## INPUT:
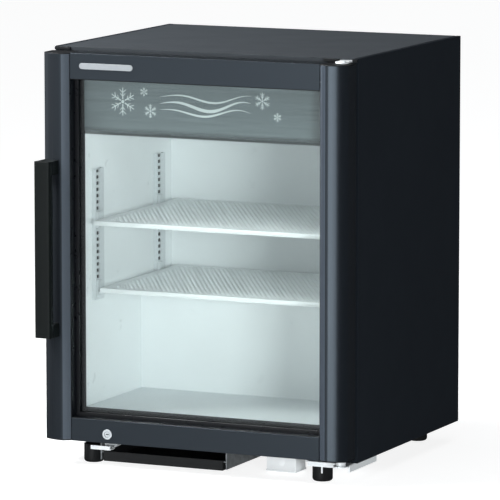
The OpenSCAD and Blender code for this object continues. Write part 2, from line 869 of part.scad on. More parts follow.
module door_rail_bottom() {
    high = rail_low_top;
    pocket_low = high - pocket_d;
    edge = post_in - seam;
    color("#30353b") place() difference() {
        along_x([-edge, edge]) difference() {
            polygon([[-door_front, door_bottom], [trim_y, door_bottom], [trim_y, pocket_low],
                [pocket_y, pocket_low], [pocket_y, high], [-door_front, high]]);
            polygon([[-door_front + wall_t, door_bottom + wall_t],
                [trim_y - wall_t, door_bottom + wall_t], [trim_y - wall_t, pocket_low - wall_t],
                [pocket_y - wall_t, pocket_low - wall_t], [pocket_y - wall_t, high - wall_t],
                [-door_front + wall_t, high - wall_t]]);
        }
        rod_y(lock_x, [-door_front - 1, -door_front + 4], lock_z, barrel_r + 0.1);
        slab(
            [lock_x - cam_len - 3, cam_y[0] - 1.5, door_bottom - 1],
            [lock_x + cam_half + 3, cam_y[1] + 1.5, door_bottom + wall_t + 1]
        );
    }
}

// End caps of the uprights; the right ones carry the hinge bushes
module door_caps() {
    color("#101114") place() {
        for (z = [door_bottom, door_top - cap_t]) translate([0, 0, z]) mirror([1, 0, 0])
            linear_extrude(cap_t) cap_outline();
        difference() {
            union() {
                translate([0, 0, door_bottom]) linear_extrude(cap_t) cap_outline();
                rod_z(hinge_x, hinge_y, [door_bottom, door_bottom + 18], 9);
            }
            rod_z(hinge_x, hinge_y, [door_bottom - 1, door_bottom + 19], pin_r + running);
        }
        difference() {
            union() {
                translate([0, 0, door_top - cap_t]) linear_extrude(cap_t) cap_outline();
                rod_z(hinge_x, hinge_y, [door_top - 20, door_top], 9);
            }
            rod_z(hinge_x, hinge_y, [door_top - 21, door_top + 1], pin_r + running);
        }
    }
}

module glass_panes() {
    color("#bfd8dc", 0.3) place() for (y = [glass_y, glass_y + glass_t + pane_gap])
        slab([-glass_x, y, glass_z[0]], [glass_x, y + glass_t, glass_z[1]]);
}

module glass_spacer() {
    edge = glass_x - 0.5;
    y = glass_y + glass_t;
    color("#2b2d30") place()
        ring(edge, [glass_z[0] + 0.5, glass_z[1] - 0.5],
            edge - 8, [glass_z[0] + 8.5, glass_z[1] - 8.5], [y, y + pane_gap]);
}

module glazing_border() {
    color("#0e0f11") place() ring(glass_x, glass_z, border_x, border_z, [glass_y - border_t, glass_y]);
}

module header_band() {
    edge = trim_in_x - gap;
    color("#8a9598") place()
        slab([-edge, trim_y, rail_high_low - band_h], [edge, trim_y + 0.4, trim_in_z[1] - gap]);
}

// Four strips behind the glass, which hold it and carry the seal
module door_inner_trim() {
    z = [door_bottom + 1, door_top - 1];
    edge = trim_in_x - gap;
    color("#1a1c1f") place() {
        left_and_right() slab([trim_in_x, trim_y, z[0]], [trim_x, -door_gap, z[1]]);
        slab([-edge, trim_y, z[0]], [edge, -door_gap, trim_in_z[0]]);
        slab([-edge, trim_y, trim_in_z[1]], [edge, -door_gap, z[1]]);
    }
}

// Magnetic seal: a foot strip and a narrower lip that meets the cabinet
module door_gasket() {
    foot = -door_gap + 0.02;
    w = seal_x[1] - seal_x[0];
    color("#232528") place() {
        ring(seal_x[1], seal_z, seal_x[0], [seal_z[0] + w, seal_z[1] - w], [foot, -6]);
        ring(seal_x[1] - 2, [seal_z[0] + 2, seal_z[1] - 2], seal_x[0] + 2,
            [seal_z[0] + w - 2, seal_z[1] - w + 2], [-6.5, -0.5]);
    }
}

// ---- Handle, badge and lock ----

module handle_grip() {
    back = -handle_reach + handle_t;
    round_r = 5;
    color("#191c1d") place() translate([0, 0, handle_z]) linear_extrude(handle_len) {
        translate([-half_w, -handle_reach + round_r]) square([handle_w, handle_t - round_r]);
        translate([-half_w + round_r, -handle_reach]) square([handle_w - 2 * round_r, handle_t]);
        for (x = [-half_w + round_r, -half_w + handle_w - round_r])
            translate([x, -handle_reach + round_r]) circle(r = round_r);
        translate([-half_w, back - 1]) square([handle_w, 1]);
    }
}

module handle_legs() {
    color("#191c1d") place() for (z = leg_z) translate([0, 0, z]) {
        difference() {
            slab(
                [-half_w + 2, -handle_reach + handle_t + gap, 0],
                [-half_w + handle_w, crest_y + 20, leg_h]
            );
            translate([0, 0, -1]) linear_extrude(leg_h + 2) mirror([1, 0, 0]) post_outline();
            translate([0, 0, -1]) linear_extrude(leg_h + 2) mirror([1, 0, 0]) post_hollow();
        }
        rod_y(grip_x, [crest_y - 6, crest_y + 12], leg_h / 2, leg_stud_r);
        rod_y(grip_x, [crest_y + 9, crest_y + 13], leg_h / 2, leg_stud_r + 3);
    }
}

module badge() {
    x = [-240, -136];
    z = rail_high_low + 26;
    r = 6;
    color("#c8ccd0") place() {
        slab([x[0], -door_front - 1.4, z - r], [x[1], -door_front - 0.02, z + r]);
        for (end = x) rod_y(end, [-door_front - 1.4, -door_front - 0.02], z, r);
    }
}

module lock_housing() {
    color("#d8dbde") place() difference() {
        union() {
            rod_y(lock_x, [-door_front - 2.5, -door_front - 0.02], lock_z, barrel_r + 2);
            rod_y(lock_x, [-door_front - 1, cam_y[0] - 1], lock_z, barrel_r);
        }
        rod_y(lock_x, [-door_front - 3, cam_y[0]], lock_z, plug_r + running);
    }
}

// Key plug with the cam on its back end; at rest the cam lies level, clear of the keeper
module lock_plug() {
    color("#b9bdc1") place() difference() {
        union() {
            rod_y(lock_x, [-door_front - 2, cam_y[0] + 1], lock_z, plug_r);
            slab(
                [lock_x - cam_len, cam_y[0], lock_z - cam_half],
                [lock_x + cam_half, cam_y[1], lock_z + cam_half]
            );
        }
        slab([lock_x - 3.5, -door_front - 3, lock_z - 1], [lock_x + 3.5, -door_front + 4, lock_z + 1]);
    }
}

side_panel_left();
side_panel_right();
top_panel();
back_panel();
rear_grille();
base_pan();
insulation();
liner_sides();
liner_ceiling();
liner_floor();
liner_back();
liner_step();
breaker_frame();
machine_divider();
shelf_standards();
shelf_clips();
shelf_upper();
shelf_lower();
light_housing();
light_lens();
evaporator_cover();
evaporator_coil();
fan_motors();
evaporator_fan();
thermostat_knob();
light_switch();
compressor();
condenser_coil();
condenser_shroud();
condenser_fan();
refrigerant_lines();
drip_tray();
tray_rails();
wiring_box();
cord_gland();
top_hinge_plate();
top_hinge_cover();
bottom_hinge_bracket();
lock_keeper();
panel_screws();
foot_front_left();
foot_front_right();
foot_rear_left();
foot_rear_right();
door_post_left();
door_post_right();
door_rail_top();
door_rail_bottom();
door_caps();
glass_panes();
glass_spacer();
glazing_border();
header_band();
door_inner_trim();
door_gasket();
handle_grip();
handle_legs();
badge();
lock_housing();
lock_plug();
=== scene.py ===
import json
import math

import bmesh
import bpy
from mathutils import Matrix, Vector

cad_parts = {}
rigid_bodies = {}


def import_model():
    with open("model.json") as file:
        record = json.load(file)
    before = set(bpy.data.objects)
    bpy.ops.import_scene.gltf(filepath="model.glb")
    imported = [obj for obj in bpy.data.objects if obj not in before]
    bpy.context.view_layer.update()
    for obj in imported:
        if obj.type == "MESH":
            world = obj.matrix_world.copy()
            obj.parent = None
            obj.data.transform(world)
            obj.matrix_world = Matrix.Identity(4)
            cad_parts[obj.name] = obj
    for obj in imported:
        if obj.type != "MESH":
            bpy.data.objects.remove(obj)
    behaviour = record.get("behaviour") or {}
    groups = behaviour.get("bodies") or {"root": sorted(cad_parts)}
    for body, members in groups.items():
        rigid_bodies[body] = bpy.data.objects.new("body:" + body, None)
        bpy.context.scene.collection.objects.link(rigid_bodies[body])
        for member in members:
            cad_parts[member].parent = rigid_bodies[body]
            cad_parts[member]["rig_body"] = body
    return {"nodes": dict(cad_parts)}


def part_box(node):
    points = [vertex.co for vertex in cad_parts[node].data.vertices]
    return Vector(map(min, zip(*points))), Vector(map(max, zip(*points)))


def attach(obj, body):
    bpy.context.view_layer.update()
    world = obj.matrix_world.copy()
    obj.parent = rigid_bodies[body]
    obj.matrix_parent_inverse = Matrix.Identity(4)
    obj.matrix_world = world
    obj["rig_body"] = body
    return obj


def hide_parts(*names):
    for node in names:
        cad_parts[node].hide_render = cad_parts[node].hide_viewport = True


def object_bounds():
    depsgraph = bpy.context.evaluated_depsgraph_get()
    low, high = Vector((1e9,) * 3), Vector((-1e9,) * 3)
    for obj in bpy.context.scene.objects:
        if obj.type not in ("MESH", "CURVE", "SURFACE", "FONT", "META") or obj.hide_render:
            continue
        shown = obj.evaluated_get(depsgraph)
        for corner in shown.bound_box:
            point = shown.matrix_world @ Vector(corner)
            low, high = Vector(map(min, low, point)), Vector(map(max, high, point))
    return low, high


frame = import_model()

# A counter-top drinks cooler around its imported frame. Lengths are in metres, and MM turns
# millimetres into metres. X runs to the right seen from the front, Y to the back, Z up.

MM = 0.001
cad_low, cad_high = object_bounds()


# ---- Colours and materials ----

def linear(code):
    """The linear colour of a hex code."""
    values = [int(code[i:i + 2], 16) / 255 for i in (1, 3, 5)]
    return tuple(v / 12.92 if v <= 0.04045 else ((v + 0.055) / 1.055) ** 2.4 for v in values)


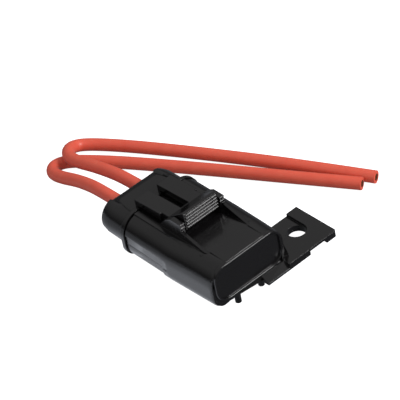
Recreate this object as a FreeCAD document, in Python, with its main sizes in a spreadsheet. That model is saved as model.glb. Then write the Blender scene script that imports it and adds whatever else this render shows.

## TASK TO COMPLETE:
Repeat the span of lines that opens with the line holding "for node in" and closes with the line holding "low, high = Vector((1e9,)", exactly as it stands.

## PROBLEM SOLUTION:
    for node in names:
        cad_parts[node].hide_render = cad_parts[node].hide_viewport = True


def object_bounds():
    depsgraph = bpy.context.evaluated_depsgraph_get()
    low, high = Vector((1e9,) * 3), Vector((-1e9,) * 3)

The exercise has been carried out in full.